▸ Exercise description
Print out the material that follows word for word.

▸ Provided data
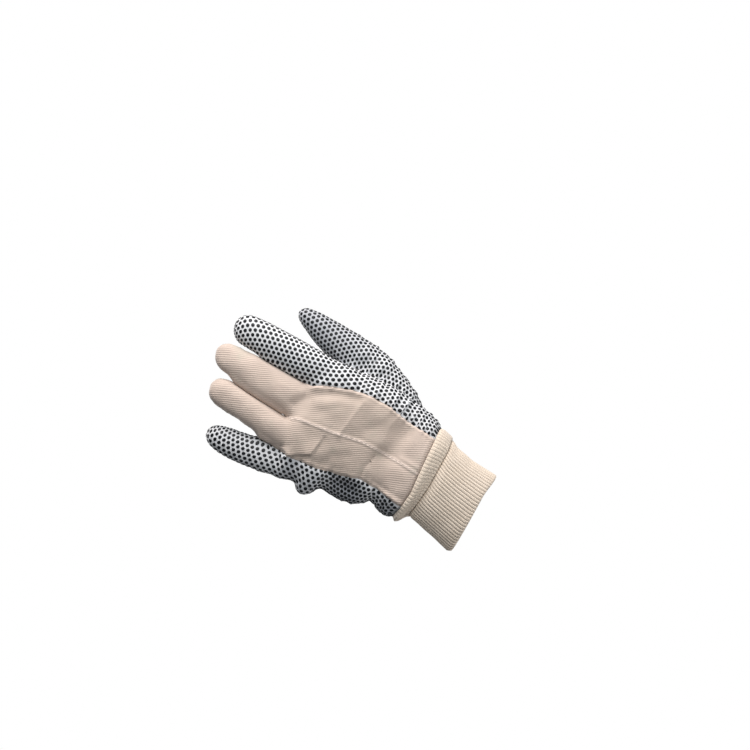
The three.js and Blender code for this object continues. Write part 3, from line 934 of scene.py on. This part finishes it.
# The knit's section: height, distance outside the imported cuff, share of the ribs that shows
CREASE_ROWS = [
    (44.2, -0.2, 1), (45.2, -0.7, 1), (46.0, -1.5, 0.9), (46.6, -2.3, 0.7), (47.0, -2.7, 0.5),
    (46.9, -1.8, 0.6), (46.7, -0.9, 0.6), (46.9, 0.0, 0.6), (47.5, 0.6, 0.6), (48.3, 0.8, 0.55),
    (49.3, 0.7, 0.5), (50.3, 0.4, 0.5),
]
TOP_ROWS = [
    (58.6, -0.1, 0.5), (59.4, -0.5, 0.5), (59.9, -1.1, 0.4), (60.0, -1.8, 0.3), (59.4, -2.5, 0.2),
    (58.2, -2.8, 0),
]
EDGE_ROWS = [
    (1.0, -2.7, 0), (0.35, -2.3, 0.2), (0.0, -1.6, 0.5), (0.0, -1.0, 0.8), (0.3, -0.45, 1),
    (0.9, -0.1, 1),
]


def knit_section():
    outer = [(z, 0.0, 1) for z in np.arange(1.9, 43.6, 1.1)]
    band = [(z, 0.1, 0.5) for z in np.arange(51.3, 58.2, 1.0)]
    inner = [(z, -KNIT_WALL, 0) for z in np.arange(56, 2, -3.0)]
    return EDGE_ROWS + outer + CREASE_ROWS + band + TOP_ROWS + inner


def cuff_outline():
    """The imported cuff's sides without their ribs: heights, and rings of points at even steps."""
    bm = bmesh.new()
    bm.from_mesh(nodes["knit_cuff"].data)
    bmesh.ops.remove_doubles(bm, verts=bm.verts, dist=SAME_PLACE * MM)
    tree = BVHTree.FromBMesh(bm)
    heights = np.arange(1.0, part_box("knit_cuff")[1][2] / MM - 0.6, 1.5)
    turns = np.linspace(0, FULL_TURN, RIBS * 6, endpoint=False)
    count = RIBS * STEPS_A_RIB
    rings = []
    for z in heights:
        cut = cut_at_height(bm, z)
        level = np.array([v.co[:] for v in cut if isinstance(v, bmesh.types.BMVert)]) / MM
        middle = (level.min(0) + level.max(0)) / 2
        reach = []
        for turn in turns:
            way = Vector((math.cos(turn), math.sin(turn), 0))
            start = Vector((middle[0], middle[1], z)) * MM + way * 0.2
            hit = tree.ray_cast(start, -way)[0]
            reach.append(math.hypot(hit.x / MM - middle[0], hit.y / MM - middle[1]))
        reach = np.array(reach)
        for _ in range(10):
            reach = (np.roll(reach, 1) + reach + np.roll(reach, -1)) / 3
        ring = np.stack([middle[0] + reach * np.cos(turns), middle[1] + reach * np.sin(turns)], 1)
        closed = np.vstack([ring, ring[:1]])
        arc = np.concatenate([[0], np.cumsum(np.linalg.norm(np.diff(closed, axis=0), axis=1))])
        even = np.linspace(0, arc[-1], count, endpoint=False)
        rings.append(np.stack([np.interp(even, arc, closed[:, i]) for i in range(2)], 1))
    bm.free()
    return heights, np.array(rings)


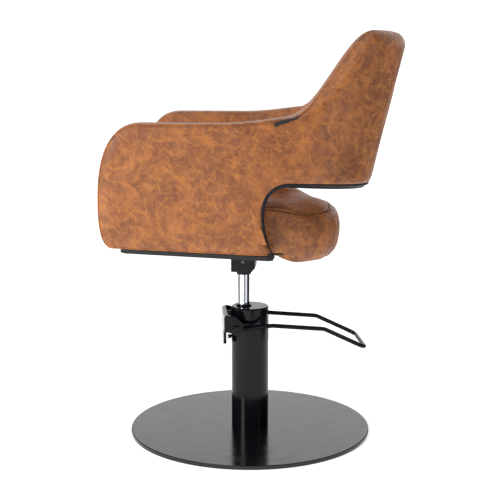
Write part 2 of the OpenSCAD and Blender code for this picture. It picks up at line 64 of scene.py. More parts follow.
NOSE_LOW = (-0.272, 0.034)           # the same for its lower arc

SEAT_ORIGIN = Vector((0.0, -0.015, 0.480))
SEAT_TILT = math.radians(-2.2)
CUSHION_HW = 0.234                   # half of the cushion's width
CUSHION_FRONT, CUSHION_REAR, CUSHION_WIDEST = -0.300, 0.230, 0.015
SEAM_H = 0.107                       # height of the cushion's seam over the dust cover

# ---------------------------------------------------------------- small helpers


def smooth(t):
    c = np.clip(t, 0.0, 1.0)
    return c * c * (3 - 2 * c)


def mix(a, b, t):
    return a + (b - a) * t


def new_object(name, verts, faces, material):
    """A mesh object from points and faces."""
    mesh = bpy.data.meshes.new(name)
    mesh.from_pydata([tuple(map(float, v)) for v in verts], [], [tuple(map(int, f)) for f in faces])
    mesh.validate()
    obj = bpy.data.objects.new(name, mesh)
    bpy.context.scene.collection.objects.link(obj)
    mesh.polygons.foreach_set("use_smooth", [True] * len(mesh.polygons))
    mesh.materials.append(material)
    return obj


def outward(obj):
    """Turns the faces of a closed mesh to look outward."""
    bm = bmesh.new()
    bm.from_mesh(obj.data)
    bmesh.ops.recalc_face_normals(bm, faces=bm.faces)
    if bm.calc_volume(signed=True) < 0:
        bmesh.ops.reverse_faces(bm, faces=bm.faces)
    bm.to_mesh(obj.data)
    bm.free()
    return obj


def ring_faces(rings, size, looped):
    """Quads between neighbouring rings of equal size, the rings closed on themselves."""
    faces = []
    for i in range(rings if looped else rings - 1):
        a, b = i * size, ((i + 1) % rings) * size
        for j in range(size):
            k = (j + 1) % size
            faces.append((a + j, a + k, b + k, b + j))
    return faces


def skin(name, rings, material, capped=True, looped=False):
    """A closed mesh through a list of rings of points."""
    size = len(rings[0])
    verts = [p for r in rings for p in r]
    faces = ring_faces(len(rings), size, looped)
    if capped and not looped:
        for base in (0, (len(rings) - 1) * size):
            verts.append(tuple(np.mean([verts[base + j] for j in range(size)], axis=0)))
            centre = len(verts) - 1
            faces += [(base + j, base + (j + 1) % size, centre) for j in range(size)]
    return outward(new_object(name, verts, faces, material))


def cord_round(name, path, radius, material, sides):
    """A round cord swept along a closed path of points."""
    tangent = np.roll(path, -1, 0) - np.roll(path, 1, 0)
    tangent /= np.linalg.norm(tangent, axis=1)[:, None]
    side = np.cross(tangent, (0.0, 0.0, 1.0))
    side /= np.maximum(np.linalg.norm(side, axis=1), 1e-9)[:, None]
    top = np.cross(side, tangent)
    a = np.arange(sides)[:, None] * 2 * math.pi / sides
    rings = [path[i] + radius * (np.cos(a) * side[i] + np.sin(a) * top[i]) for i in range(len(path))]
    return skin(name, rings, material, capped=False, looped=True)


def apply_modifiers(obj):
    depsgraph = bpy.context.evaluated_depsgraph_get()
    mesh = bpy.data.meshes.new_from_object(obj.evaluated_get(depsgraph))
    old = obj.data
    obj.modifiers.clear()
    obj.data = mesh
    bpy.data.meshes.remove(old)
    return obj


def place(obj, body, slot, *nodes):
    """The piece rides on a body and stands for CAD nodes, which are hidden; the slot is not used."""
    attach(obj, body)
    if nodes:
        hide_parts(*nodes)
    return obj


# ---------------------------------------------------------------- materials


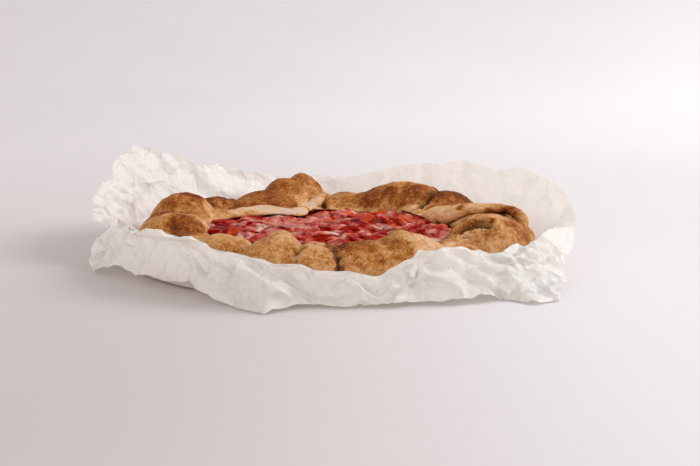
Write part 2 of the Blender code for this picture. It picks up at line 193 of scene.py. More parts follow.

▸ Exercise answer
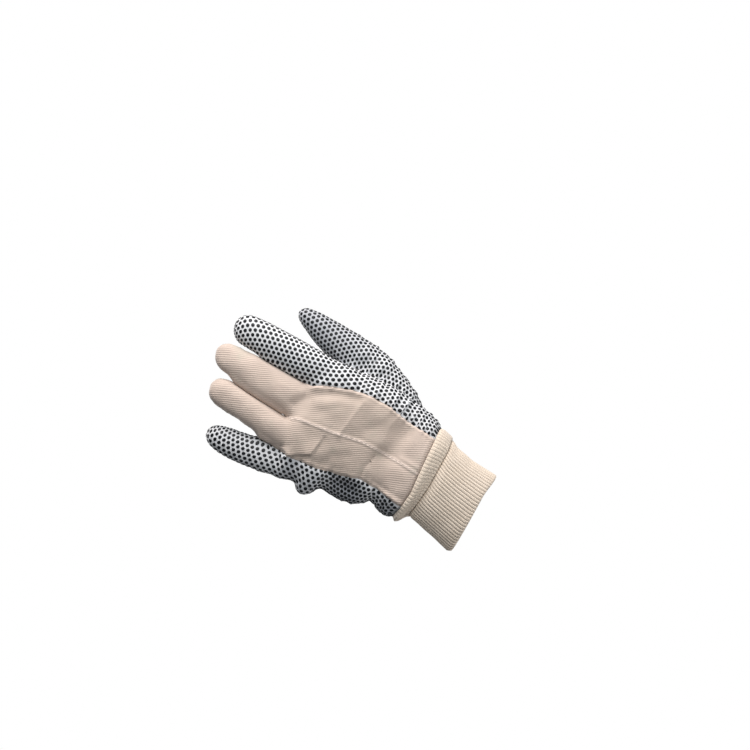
The three.js and Blender code for this object continues. Write part 3, from line 934 of scene.py on. This part finishes it.
# The knit's section: height, distance outside the imported cuff, share of the ribs that shows
CREASE_ROWS = [
    (44.2, -0.2, 1), (45.2, -0.7, 1), (46.0, -1.5, 0.9), (46.6, -2.3, 0.7), (47.0, -2.7, 0.5),
    (46.9, -1.8, 0.6), (46.7, -0.9, 0.6), (46.9, 0.0, 0.6), (47.5, 0.6, 0.6), (48.3, 0.8, 0.55),
    (49.3, 0.7, 0.5), (50.3, 0.4, 0.5),
]
TOP_ROWS = [
    (58.6, -0.1, 0.5), (59.4, -0.5, 0.5), (59.9, -1.1, 0.4), (60.0, -1.8, 0.3), (59.4, -2.5, 0.2),
    (58.2, -2.8, 0),
]
EDGE_ROWS = [
    (1.0, -2.7, 0), (0.35, -2.3, 0.2), (0.0, -1.6, 0.5), (0.0, -1.0, 0.8), (0.3, -0.45, 1),
    (0.9, -0.1, 1),
]


def knit_section():
    outer = [(z, 0.0, 1) for z in np.arange(1.9, 43.6, 1.1)]
    band = [(z, 0.1, 0.5) for z in np.arange(51.3, 58.2, 1.0)]
    inner = [(z, -KNIT_WALL, 0) for z in np.arange(56, 2, -3.0)]
    return EDGE_ROWS + outer + CREASE_ROWS + band + TOP_ROWS + inner


def cuff_outline():
    """The imported cuff's sides without their ribs: heights, and rings of points at even steps."""
    bm = bmesh.new()
    bm.from_mesh(nodes["knit_cuff"].data)
    bmesh.ops.remove_doubles(bm, verts=bm.verts, dist=SAME_PLACE * MM)
    tree = BVHTree.FromBMesh(bm)
    heights = np.arange(1.0, part_box("knit_cuff")[1][2] / MM - 0.6, 1.5)
    turns = np.linspace(0, FULL_TURN, RIBS * 6, endpoint=False)
    count = RIBS * STEPS_A_RIB
    rings = []
    for z in heights:
        cut = cut_at_height(bm, z)
        level = np.array([v.co[:] for v in cut if isinstance(v, bmesh.types.BMVert)]) / MM
        middle = (level.min(0) + level.max(0)) / 2
        reach = []
        for turn in turns:
            way = Vector((math.cos(turn), math.sin(turn), 0))
            start = Vector((middle[0], middle[1], z)) * MM + way * 0.2
            hit = tree.ray_cast(start, -way)[0]
            reach.append(math.hypot(hit.x / MM - middle[0], hit.y / MM - middle[1]))
        reach = np.array(reach)
        for _ in range(10):
            reach = (np.roll(reach, 1) + reach + np.roll(reach, -1)) / 3
        ring = np.stack([middle[0] + reach * np.cos(turns), middle[1] + reach * np.sin(turns)], 1)
        closed = np.vstack([ring, ring[:1]])
        arc = np.concatenate([[0], np.cumsum(np.linalg.norm(np.diff(closed, axis=0), axis=1))])
        even = np.linspace(0, arc[-1], count, endpoint=False)
        rings.append(np.stack([np.interp(even, arc, closed[:, i]) for i in range(2)], 1))
    bm.free()
    return heights, np.array(rings)


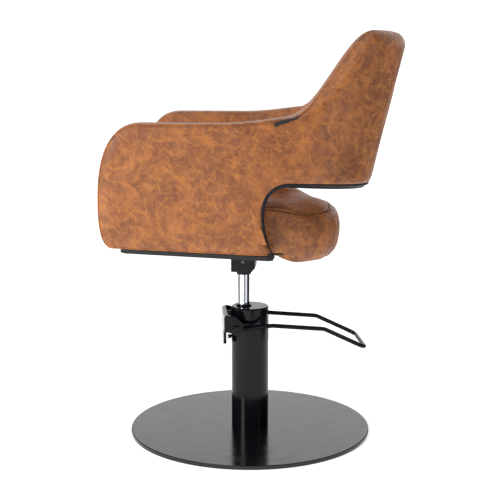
Write part 2 of the OpenSCAD and Blender code for this picture. It picks up at line 64 of scene.py. More parts follow.
NOSE_LOW = (-0.272, 0.034)           # the same for its lower arc

SEAT_ORIGIN = Vector((0.0, -0.015, 0.480))
SEAT_TILT = math.radians(-2.2)
CUSHION_HW = 0.234                   # half of the cushion's width
CUSHION_FRONT, CUSHION_REAR, CUSHION_WIDEST = -0.300, 0.230, 0.015
SEAM_H = 0.107                       # height of the cushion's seam over the dust cover

# ---------------------------------------------------------------- small helpers


def smooth(t):
    c = np.clip(t, 0.0, 1.0)
    return c * c * (3 - 2 * c)


def mix(a, b, t):
    return a + (b - a) * t


def new_object(name, verts, faces, material):
    """A mesh object from points and faces."""
    mesh = bpy.data.meshes.new(name)
    mesh.from_pydata([tuple(map(float, v)) for v in verts], [], [tuple(map(int, f)) for f in faces])
    mesh.validate()
    obj = bpy.data.objects.new(name, mesh)
    bpy.context.scene.collection.objects.link(obj)
    mesh.polygons.foreach_set("use_smooth", [True] * len(mesh.polygons))
    mesh.materials.append(material)
    return obj


def outward(obj):
    """Turns the faces of a closed mesh to look outward."""
    bm = bmesh.new()
    bm.from_mesh(obj.data)
    bmesh.ops.recalc_face_normals(bm, faces=bm.faces)
    if bm.calc_volume(signed=True) < 0:
        bmesh.ops.reverse_faces(bm, faces=bm.faces)
    bm.to_mesh(obj.data)
    bm.free()
    return obj


def ring_faces(rings, size, looped):
    """Quads between neighbouring rings of equal size, the rings closed on themselves."""
    faces = []
    for i in range(rings if looped else rings - 1):
        a, b = i * size, ((i + 1) % rings) * size
        for j in range(size):
            k = (j + 1) % size
            faces.append((a + j, a + k, b + k, b + j))
    return faces


def skin(name, rings, material, capped=True, looped=False):
    """A closed mesh through a list of rings of points."""
    size = len(rings[0])
    verts = [p for r in rings for p in r]
    faces = ring_faces(len(rings), size, looped)
    if capped and not looped:
        for base in (0, (len(rings) - 1) * size):
            verts.append(tuple(np.mean([verts[base + j] for j in range(size)], axis=0)))
            centre = len(verts) - 1
            faces += [(base + j, base + (j + 1) % size, centre) for j in range(size)]
    return outward(new_object(name, verts, faces, material))


def cord_round(name, path, radius, material, sides):
    """A round cord swept along a closed path of points."""
    tangent = np.roll(path, -1, 0) - np.roll(path, 1, 0)
    tangent /= np.linalg.norm(tangent, axis=1)[:, None]
    side = np.cross(tangent, (0.0, 0.0, 1.0))
    side /= np.maximum(np.linalg.norm(side, axis=1), 1e-9)[:, None]
    top = np.cross(side, tangent)
    a = np.arange(sides)[:, None] * 2 * math.pi / sides
    rings = [path[i] + radius * (np.cos(a) * side[i] + np.sin(a) * top[i]) for i in range(len(path))]
    return skin(name, rings, material, capped=False, looped=True)


def apply_modifiers(obj):
    depsgraph = bpy.context.evaluated_depsgraph_get()
    mesh = bpy.data.meshes.new_from_object(obj.evaluated_get(depsgraph))
    old = obj.data
    obj.modifiers.clear()
    obj.data = mesh
    bpy.data.meshes.remove(old)
    return obj


def place(obj, body, slot, *nodes):
    """The piece rides on a body and stands for CAD nodes, which are hidden; the slot is not used."""
    attach(obj, body)
    if nodes:
        hide_parts(*nodes)
    return obj


# ---------------------------------------------------------------- materials


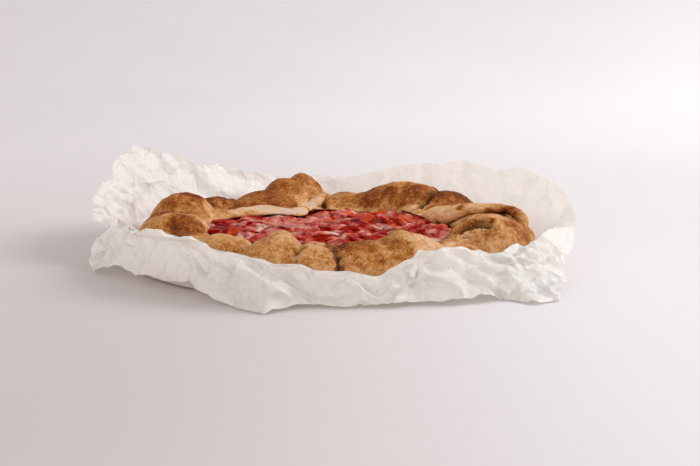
Write part 2 of the Blender code for this picture. It picks up at line 193 of scene.py. More parts follow.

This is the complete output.